Blood Diamond

Blood Diamond

Directed by Edward Zwick
Written by Charles Leavitt
Starring Leonardo DiCaprio, Djimon Hounsou, and Jennifer Connelly

Thirty years ago, Clint Eastwood walked like a god onscreen in The Good, the Bad, and the Ugly. He and two other men—one a tentative ally, the other a despicable enemy—quested for buried treasure amidst a backdrop of the American Civil War. The film was epic, breathtaking and violent in a revolutionary way. It remains a classic to this day. Blood Diamond is an entirely different movie.

The place and time are different; this film is set during the Sierra Leone Civil War in 1999. This civil war is bigger and more real, but somehow less epic. Instead of icons, the characters in this movie are fully realized and all too human. Instead of the godlike Eastwood and the simpering Eli Wallach—characters with the same goal who are only distinguishable by their attitude and their attractiveness—we have Leonardo DiCaprio and Djimon Hounsou portraying two very real characters with completely different wants.

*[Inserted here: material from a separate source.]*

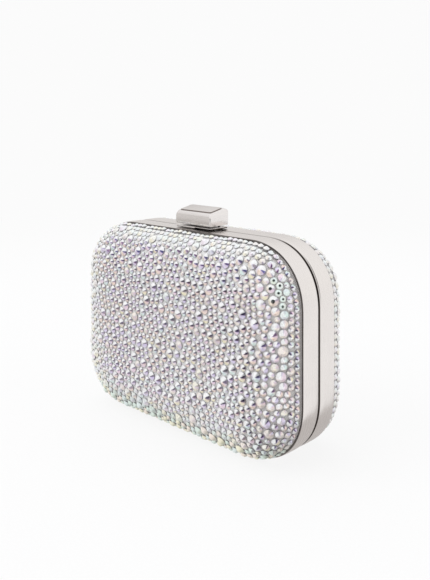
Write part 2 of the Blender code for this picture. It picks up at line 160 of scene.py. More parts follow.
def place(tree, kind, inputs=None, **settings):
    """Adds a node, sets its choices and fills its inputs."""
    node = tree.nodes.new("ShaderNode" + kind)
    for name, value in settings.items():
        setattr(node, name, value)
    fill(node, inputs or {})
    return node


def out(node, name=0):
    return Wire(node.outputs[name])


def axes_of(vector):
    """The X, Y and Z parts of a place or a direction."""
    split = place(vector.tree, "SeparateXYZ", {0: vector})
    return [out(split, axis) for axis in "XYZ"]


def remap(value, low, high, to_low=0.0, to_high=1.0):
    """Turns a range of values smoothly into another one."""
    ends = {"From Min": low, "From Max": high, "To Min": to_low, "To Max": to_high}
    inputs = {"Value": value, **ends}
    return out(place(value.tree, "MapRange", inputs, interpolation_type="SMOOTHSTEP"))


print("wires can be added, multiplied and compared")

# %% Helpers for colours, patterns and whole finishes
def blend(amount, first, second):
    """Blends two colours by an amount from 0 to 1."""
    inputs = {0: amount, 6: first, 7: second}
    return out(place(amount.tree, "Mix", inputs, data_type="RGBA"), 2)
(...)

This is the story of Solomon Vandy, a fisher from a village in Sri Lanka. When his town is attacked by forces from the rebel RUF (Revolutionary United Front), he manages to save his family, but he is captured and forced to work in the captured diamond mines. He finds a huge diamond and buries it, but later reveals the existence of the diamond to smuggler Danny Archer. The plot is complex: Archer wants the diamond, and Solomon wants his family back. Tied into the mix is Maddy Bowen, an idealistic journalist with a growing connection to Archer.

Blood Diamond

So is Blood Diamond better than Sergio Leone’s classic epic western? Hardly. But, as I said, these are two very different movies. Each has separate merits. For over a decade now, Edward Zwick has been making good movies. Whether Zwick will, like the spaghetti western director, be remembered as a legendary filmmaker is yet to be seen, but Blood Diamond is easily his best film to date.

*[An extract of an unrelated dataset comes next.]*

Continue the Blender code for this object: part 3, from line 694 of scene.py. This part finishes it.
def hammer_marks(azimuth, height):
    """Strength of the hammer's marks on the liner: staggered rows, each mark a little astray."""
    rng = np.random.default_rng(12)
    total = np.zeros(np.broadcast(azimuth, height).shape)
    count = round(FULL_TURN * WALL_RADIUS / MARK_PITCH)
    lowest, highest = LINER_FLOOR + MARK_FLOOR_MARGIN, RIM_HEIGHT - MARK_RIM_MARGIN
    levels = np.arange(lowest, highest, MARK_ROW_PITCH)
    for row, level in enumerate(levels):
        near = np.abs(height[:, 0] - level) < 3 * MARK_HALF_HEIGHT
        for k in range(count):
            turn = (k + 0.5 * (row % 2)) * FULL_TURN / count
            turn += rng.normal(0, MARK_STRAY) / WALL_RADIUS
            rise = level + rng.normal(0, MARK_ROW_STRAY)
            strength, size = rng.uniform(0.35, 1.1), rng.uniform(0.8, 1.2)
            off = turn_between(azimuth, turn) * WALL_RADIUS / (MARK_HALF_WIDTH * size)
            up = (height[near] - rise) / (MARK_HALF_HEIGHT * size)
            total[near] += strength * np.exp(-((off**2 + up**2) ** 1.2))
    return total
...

The mix is something like Sergio Leone’s classic in that neither of the main characters trust each other, but they are forced into a journey toward a treasure. Here, though, the stakes are higher. Getting the diamond has meaning—it could save both men from the hardships of Africa. And the diamond has meaning. The film is one long commentary on the diamond industry, and how it has ravaged Africa. While the film comments heavily on other issues that plague the continent such as AIDS and child soldiery, the diamond industry is targeted most heavily for the film’s scrutiny.

What makes Blood Diamond great is that, while it takes the time to examine and comment upon these social issues, it doesn’t do so at expense of the story. In fact, the social morals are inferred by the story, which is really about the characters. There are a few moments of blatant emotional manipulation, but overall, the film avoids most Hollywood clichés. It is rare to see such a large-scale movie where the characters, not the action or the social messages, drive the movie. But here we have DiCaprio as Danny Archer, an antihero for the modern age, and Hounsou as Solomon Vandy, a powerful man whose life was turned upside down by the world around him.

Both actors are utterly convincing with their performances. DiCaprio affects a South African accent the whole movie and still manages to convey drama. His character is decidedly self-centered, but DiCaprio affects just the right degree of pathos to keep us from hating his character. We feel no sympathy for Danny Archer, Hounsou proves himself to be one of the most capable, visceral actors working today. Even Jennifer Connelly, whose character earns nowhere near as much drama as the two leads’, fleshes out her character and makes her human.

One of the problems Zwick had in his previous films was that his stars stood out from their characters. It was hard not to see Matthew Broderick as himself in Glory or Tom Cruise as anything but Tom Cruise in The Last Samurai, despite the fact that both grew facial hair to disguise themselves for their roles. Here, DiCaprio grows some scruff as well, but he is also able to hide behind his character’s demeanor and accent enough that we forget about the actor and start to care about the character. Hounsou is still enough of an unknown that he didn’t need to grow a beard, but the sheer physicality of his performance is amazing.

As complex as it is, Blood Diamond is a deceptively human film. Edward Zwick has managed to direct a massively complex film, certainly larger than Sergio Leone’s epic. But while Blood Diamond may win some awards in the next few months, it lacks the timelessness of that western, and occasionally panders for emotion where emotion is needed. Instead of a small epic about godlike figures, we have a large-scale drama about humans caught up in a war created by humans. The former has stood the test of time, and the latter probably will not, but both are great movies worth watching. While Blood Diamond’s closing message may be over simplified for the situation it presents, it is still essentially valid.